··· Input rows
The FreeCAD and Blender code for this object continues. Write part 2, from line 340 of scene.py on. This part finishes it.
······
··· Input rows
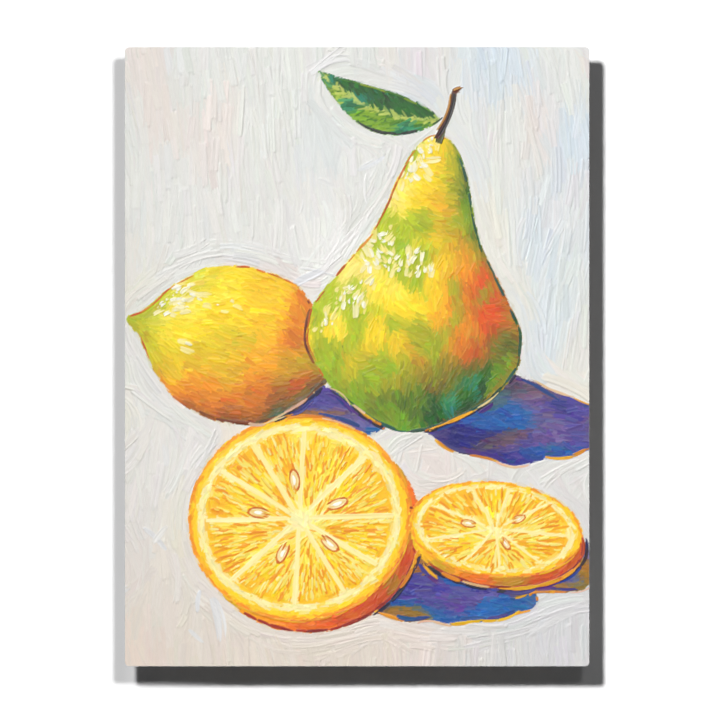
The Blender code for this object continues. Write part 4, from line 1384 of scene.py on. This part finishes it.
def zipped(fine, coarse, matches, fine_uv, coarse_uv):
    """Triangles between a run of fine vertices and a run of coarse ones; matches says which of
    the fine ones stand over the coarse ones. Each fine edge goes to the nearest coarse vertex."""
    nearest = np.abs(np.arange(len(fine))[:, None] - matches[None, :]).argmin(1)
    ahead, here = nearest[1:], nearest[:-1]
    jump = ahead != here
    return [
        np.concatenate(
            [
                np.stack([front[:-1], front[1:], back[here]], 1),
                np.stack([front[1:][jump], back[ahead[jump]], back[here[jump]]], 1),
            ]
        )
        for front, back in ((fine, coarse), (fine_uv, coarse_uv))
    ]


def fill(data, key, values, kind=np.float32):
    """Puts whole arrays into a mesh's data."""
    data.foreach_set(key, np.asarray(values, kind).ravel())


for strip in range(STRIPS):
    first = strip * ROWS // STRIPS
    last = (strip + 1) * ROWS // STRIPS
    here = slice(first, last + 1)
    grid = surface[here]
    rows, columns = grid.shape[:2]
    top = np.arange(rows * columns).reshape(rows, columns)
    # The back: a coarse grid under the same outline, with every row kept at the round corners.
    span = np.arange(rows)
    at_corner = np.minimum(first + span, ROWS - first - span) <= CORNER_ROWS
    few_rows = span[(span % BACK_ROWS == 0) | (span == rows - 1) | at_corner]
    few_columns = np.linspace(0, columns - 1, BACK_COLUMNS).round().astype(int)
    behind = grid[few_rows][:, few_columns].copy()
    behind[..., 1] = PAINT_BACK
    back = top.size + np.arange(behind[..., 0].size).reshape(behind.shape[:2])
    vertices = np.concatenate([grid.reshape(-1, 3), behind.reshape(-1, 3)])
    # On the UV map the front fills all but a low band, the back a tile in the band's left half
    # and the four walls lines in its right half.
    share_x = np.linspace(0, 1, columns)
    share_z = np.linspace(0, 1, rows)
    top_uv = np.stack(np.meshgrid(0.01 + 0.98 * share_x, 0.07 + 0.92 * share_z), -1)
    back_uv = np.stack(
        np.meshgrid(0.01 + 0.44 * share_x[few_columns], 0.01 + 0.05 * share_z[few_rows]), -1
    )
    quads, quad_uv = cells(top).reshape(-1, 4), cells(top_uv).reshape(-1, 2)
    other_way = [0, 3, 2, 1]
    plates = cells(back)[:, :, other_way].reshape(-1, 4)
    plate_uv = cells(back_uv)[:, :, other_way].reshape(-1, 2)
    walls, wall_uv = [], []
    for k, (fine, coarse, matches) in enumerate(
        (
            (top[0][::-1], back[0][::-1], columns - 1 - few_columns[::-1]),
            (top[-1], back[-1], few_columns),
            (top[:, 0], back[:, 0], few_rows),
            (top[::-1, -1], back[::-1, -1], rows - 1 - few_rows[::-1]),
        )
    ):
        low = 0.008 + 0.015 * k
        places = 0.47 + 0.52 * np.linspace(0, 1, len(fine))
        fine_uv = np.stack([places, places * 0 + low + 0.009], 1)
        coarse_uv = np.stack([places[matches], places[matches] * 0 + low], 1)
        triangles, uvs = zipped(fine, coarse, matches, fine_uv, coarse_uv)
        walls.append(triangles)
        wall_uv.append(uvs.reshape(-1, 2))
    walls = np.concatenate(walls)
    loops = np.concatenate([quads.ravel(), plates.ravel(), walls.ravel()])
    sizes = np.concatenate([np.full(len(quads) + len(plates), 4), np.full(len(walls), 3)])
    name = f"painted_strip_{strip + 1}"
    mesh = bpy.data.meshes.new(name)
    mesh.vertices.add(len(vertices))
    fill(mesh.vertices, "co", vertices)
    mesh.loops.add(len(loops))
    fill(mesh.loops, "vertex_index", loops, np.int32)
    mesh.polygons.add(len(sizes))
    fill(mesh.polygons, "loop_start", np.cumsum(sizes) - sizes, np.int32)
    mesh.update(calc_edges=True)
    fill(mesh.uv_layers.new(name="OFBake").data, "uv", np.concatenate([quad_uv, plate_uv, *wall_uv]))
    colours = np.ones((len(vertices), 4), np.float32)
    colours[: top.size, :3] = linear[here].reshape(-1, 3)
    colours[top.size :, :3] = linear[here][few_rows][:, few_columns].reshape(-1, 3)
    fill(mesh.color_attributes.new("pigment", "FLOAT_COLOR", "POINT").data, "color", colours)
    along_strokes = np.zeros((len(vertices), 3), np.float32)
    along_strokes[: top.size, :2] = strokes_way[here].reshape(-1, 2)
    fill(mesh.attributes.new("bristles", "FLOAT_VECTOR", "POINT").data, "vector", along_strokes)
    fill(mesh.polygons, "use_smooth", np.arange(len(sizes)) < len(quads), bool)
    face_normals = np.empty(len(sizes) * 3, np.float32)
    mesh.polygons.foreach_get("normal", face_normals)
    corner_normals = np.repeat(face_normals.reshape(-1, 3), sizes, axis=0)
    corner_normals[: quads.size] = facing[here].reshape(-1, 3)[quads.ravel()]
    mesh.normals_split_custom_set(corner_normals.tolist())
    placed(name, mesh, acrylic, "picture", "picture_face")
······
◆ What this task involves: Quote the listing above, but only from the line that shows "The Blender code" through the line that shows "data.foreach_set(key, np.asarray(values, kind).ravel())".

◆ Solved problem:
The Blender code for this object continues. Write part 4, from line 1384 of scene.py on. This part finishes it.
def zipped(fine, coarse, matches, fine_uv, coarse_uv):
    """Triangles between a run of fine vertices and a run of coarse ones; matches says which of
    the fine ones stand over the coarse ones. Each fine edge goes to the nearest coarse vertex."""
    nearest = np.abs(np.arange(len(fine))[:, None] - matches[None, :]).argmin(1)
    ahead, here = nearest[1:], nearest[:-1]
    jump = ahead != here
    return [
        np.concatenate(
            [
                np.stack([front[:-1], front[1:], back[here]], 1),
                np.stack([front[1:][jump], back[ahead[jump]], back[here[jump]]], 1),
            ]
        )
        for front, back in ((fine, coarse), (fine_uv, coarse_uv))
    ]


def fill(data, key, values, kind=np.float32):
    """Puts whole arrays into a mesh's data."""
    data.foreach_set(key, np.asarray(values, kind).ravel())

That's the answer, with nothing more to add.